Não há como negar o impacto revolucionário da ideologia igualitária que substitui a visão da sociedade como naturalmente estratificada. Em um movimento crescente, o valor da igualdade ganhou o mundo. Ele inspirou movimentos nacionalistas por independência, demandas por cidadania, e políticas redistributivas nos mais variados contextos. Também não se pode negar que a ideologia igualitária continua desempenhando um papel crucial na promoção da justiça social. Entretanto, essa definição ideológica da igualdade como o contrário de desigual teve custos ao ofuscar a noção de diferença e suas consequências sociais. No processo de construção dos estados nacionais, a igualdade dos co-nacionais vis-à-vis o Estado suprimiu identidades estabelecidas de longa data. Para serem reconhecidas como iguais, as pessoas não podiam ser pensadas como diferentes entre si. O compartilhamento da cidadania os tornava iguais entre si e diferentes dos não cidadãos. O processo de modernização Europeu que ensejou essa mudança de percepção foi lento e gradual, embora raramente nos lembremos disso. Na história mais recente, quando olhamos, por exemplo, para o processo de descolonização na África, a artificialidade da igualdade que ignora a diferença se torna flagrante e suas consequências muitas vezes trágicas.

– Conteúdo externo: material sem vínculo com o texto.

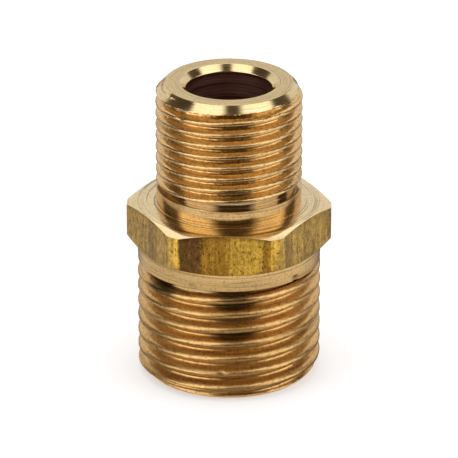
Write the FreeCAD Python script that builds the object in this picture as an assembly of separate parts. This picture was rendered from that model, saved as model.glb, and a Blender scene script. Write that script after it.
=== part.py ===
import FreeCAD, Part

import math
import os

# Hex reducing nipple, male G 3/8 to male G 1/2, turned and threaded from one length of hexagon brass bar.
# Millimetres. The origin is the centre of the larger end's face, +Z points to the smaller end,
# and one flat of the hexagon faces -Y.

# Parallel pipe threads: 19 turns per inch on the upper side, 14 on the lower, both with 55 degree flanks
UPPER_THREAD_DIAMETER = 16.662
UPPER_THREAD_PITCH = 1.3368
LOWER_THREAD_DIAMETER = 20.955
LOWER_THREAD_PITCH = 1.8143
FLANK_ANGLE = 55.0
CREST_SHARE = 1 / 6

# Lengths along the axis
UPPER_SIDE = 14.45
HEX_THICKNESS = 4.90
LOWER_SIDE = 15.60
NECK_LENGTH = 2.00
LAND_LENGTH = 1.95
UPPER_UNDERCUT_WIDTH = 0.85
LOWER_UNDERCUT_WIDTH = 0.90

# Diameters
BORE_DIAMETER = 9.76
NECK_DIAMETER = 16.54
LAND_DIAMETER = 20.90
UNDERCUT_CLEARANCE = 0.25

# Hexagon: flats as drawn, corners turned back, each end chamfered inwards from the corners
ACROSS_FLATS = 21.0
CORNER_DIAMETER = 23.36
UPPER_CHAMFER_WIDTH = 1.24
UPPER_CHAMFER_ANGLE = 20.0
LOWER_CHAMFER_WIDTH = 1.23
LOWER_CHAMFER_ANGLE = 30.0

# Ends
END_CHAMFER_WIDTH = 1.1
COUNTERSINK_WIDTH = 0.7

UP = FreeCAD.Vector(0, 0, 1)

lower_face = 0.0
hex_bottom = lower_face + LOWER_SIDE
hex_top = hex_bottom + HEX_THICKNESS
upper_face = hex_top + UPPER_SIDE


def thread_depth(pitch):
    """Depth from crest flat to root flat, with both flats the same share of the pitch."""
    return pitch * (1 - 2 * CREST_SHARE) / (2 * math.tan(math.radians(FLANK_ANGLE / 2)))


def revolve(outline):
    """A solid of revolution about Z from (radius, height) points."""
    points = [FreeCAD.Vector(r, 0, z) for r, z in outline + outline[:1]]
    return Part.Face(Part.makePolygon(points)).revolve(FreeCAD.Vector(0, 0, 0), UP, 360)


def threaded_side(diameter, end, shoulder):
    """One threaded side at its outside diameter, from its undercut to the chamfered open end."""
    away = 1 if end > shoulder else -1
    outer = diameter / 2
    return revolve([
        (0, shoulder),
        (outer, shoulder),
        (outer, end - away * END_CHAMFER_WIDTH),
        (outer - END_CHAMFER_WIDTH, end),
        (0, end),
    ])


def cone_height(width, slope_angle):
    """Height that a chamfer takes off the corners, from its width and its slope to the end face."""
    return width * math.tan(math.radians(slope_angle))


def hexagon():
    """The bar's hexagon between two turned cones and the turned cylinder of its corners."""
    corner = ACROSS_FLATS / 2 / math.cos(math.radians(30))
    points = [
        FreeCAD.Vector(corner * math.cos(math.radians(60 * i)), corner * math.sin(math.radians(60 * i)), hex_bottom)
        for i in range(7)
    ]
    bar = Part.Face(Part.makePolygon(points)).extrude(UP * HEX_THICKNESS)
    rim = CORNER_DIAMETER / 2
    envelope = revolve([
        (0, hex_bottom),
        (rim - LOWER_CHAMFER_WIDTH, hex_bottom),
        (rim, hex_bottom + cone_height(LOWER_CHAMFER_WIDTH, LOWER_CHAMFER_ANGLE)),
        (rim, hex_top - cone_height(UPPER_CHAMFER_WIDTH, UPPER_CHAMFER_ANGLE)),
        (rim - UPPER_CHAMFER_WIDTH, hex_top),
        (0, hex_top),
    ])
    return bar.common(envelope)


def plain_band(diameter, low, high):
    """A plain turned band of the body."""
    return Part.makeCylinder(diameter / 2, high - low, FreeCAD.Vector(0, 0, low))


def undercut_floor(diameter, pitch):
    """The undercut's diameter, clear of the thread's root."""
    return diameter - 2 * thread_depth(pitch) - UNDERCUT_CLEARANCE


def bore_space():
    """The drilled hole with a countersink at each end."""
    r = BORE_DIAMETER / 2
    return revolve([
        (0, lower_face),
        (r + COUNTERSINK_WIDTH, lower_face),
        (r, lower_face + COUNTERSINK_WIDTH),
        (r, upper_face - COUNTERSINK_WIDTH),
        (r + COUNTERSINK_WIDTH, upper_face),
        (0, upper_face),
    ])


def nipple_body():
    """The whole fitting, from the hexagon outwards to both ends."""
    neck_end = hex_top + NECK_LENGTH
    upper_start = neck_end + UPPER_UNDERCUT_WIDTH
    land_end = hex_bottom - LAND_LENGTH
    lower_start = land_end - LOWER_UNDERCUT_WIDTH
    pieces = [
        plain_band(NECK_DIAMETER, hex_top, neck_end),
        plain_band(undercut_floor(UPPER_THREAD_DIAMETER, UPPER_THREAD_PITCH), neck_end, upper_start),
        threaded_side(UPPER_THREAD_DIAMETER, upper_face, upper_start),
        plain_band(LAND_DIAMETER, land_end, hex_bottom),
        plain_band(undercut_floor(LOWER_THREAD_DIAMETER, LOWER_THREAD_PITCH), lower_start, land_end),
        threaded_side(LOWER_THREAD_DIAMETER, lower_face, lower_start),
    ]
    return hexagon().multiFuse(pieces).cut(bore_space())


def main():
    os.makedirs("parts", exist_ok=True)
    body = nipple_body()
    body.exportStep("parts/nipple_body.step")
    print("nipple_body", "valid", body.isValid(), "solids", len(body.Solids), "faces", len(body.Faces))
    print("volume", round(body.Volume, 2), "box", body.BoundBox)


main()
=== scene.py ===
# %% [markdown]
# # A reducing nipple in turned brass
# The object is one piece of brass: a hexagon of drawn bar with a small pipe thread above it and a
# large one below, bored right through. Nothing moves and nothing is fastened to it, so one skin
# stands for it here. The construction solid carries the threads as plain cylinders. This file
# cuts the real grooves, breaks the edges as a lathe tool does, and gives each surface its finish.
#
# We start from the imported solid, which fixes the place and the size of everything.

import bpy
import numpy as np
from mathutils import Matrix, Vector


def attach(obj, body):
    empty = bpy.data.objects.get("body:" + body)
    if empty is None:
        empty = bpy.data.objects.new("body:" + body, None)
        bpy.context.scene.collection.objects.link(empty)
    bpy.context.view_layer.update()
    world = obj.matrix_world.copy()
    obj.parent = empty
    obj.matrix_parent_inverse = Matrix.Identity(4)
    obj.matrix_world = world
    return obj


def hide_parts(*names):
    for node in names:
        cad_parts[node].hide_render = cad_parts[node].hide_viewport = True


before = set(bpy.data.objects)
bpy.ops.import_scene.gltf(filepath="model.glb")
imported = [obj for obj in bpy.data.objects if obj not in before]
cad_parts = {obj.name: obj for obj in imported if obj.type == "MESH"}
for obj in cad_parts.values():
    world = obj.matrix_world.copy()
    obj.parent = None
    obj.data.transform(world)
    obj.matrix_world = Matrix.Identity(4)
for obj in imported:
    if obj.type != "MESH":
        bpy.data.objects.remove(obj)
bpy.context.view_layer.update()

# %% [markdown]
# ## The sizes of the nipple
# Every length is in millimetres, as on a workshop drawing, and the mesh is scaled to metres once,
# at the end. Heights are counted from the face of the large end, which stands on the floor.

# %% Sizes on the drawing
MM = 0.001
TURN = 2 * np.pi
TOTAL_HEIGHT = 34.95
HEX_BOTTOM, HEX_TOP = 15.6, 20.5
NECK_TOP = 22.5
UPPER_THREAD_START = 23.35
LAND_BOTTOM = 13.65
LOWER_THREAD_START = 12.75
BORE_RADIUS = 4.88
COUNTERSINK = 0.7
UNDERCUT_CLEARANCE = 0.125
NECK_RADIUS, LAND_RADIUS = 8.27, 10.45
FLAT_DISTANCE, CORNER_RADIUS = 10.5, 11.68
UPPER_CHAMFER_START, LOWER_CHAMFER_START = 10.44, 10.45
UPPER_CHAMFER_SLOPE, LOWER_CHAMFER_SLOPE = np.tan(np.radians([20, 30]))
END_CHAMFER = 1.1
print("height, hexagon and bore in mm:", TOTAL_HEIGHT, HEX_TOP - HEX_BOTTOM, 2 * BORE_RADIUS)
upper_thread = {"radius": 8.331, "pitch": 25.4 / 19, "crest": 28.95, "crest_share": 0.20,
                "round_above": 0.31, "round_below": 0.20, "standard_depth": 0.856}
lower_thread = {"radius": 10.4775, "pitch": 25.4 / 14, "crest": 6.95, "crest_share": 0.25,
                "round_above": 0.40, "round_below": 0.25, "standard_depth": 1.162}

# %% [markdown]
# ## Columns round the axis
# The whole skin is one grid. Its columns stand at fixed angles round the bore, and its rows run
# from the small end's face down the outside and back up the bore. A column falls on each edge
# between a flat and a corner of the hexagon, so those six pairs of edges stay crisp, and one flat
# looks along -Y, towards the front.

# %% Angles of the columns
FLAT_STEPS, CORNER_STEPS = 31, 5
flat_half = np.arccos(FLAT_DISTANCE / CORNER_RADIUS)
across_flat = np.linspace(-flat_half, flat_half, FLAT_STEPS + 1)[:-1]
across_corner = np.linspace(flat_half, TURN / 6 - flat_half, CORNER_STEPS + 1)[:-1]
one_sixth = np.concatenate([across_flat, across_corner])
FRONT = -TURN / 4
angle = np.concatenate([FRONT + TURN / 6 * k + one_sixth for k in range(6)])
angle = np.append(angle, angle[0] + TURN)
from_flat = (angle - FRONT + TURN / 12) % (TURN / 6) - TURN / 12
hex_radius = np.minimum(FLAT_DISTANCE / np.cos(from_flat), CORNER_RADIUS)
print("columns:", len(angle) - 1)


# %% [markdown]
# ## Turned steps
# A turned step is an outline carried round the axis. No turned edge is a perfect corner: the tool
# or a touch of emery takes off a few hundredths, and that small curve is what catches the light.
# So each corner of an outline gives way to three points of a small curve, with one more point on each
# side that keeps the plain surface beyond it flat.

# %% Outlines with broken edges
SUPPORT = 1.8


def broken(corners, edge):
    """A (radius, height) outline with every inner corner broken: points SUPPORT and 1 times `edge`
    before the corner, one half-way between the middle of the cut and the corner, and two after it."""
    points = np.array(corners, float)
    here = points[1:-1]
    back, ahead = points[:-2] - here, points[2:] - here
    back = back / np.linalg.norm(back, axis=1, keepdims=True) * edge
    ahead = ahead / np.linalg.norm(ahead, axis=1, keepdims=True) * edge
    middle = here + (back + ahead) / 4
    inner = np.stack([here + SUPPORT * back, here + back, middle, here + ahead, here + SUPPORT * ahead],
                     axis=1)
    return np.vstack([points[:1], inner.reshape(-1, 2), points[-1:]])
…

A supressão da noção de diferença como dimensão relevante, e por vezes até a confusão entre diferença e desigualdade, teve sérias consequências teóricas e empíricas. Hoje, contudo, a ideia do reconhecimento da diferença como parte dos processos globais é crescentemente tida como um argumento legítimo e como condição necessária para se afirmar a igualdade. Para a análise que me interessa aqui, o ponto importante a salientar é a novidade histórica compreendida na coexistência possível da igualdade e da diferença como opostos de desigualdade. As mudanças culturais que experimentamos hoje sugerem que, em vez de reprimir a igualdade, o reconhecimento da diferença pode ser uma condição necessária, embora não suficiente, para afirmá-la (Benhabib, 200212. BENHABIB, Seyla. The Claims of Culture: Equality and Diversity in the Global Era. Princeton: Princeton University Press, 2002.; Fraser, 199523. FRASER, Nancy. From Redistribution to Recognition? Dilemmas of Justice in a 'Postsocialist' Age. New Left Review, 1995, p. 68-93.).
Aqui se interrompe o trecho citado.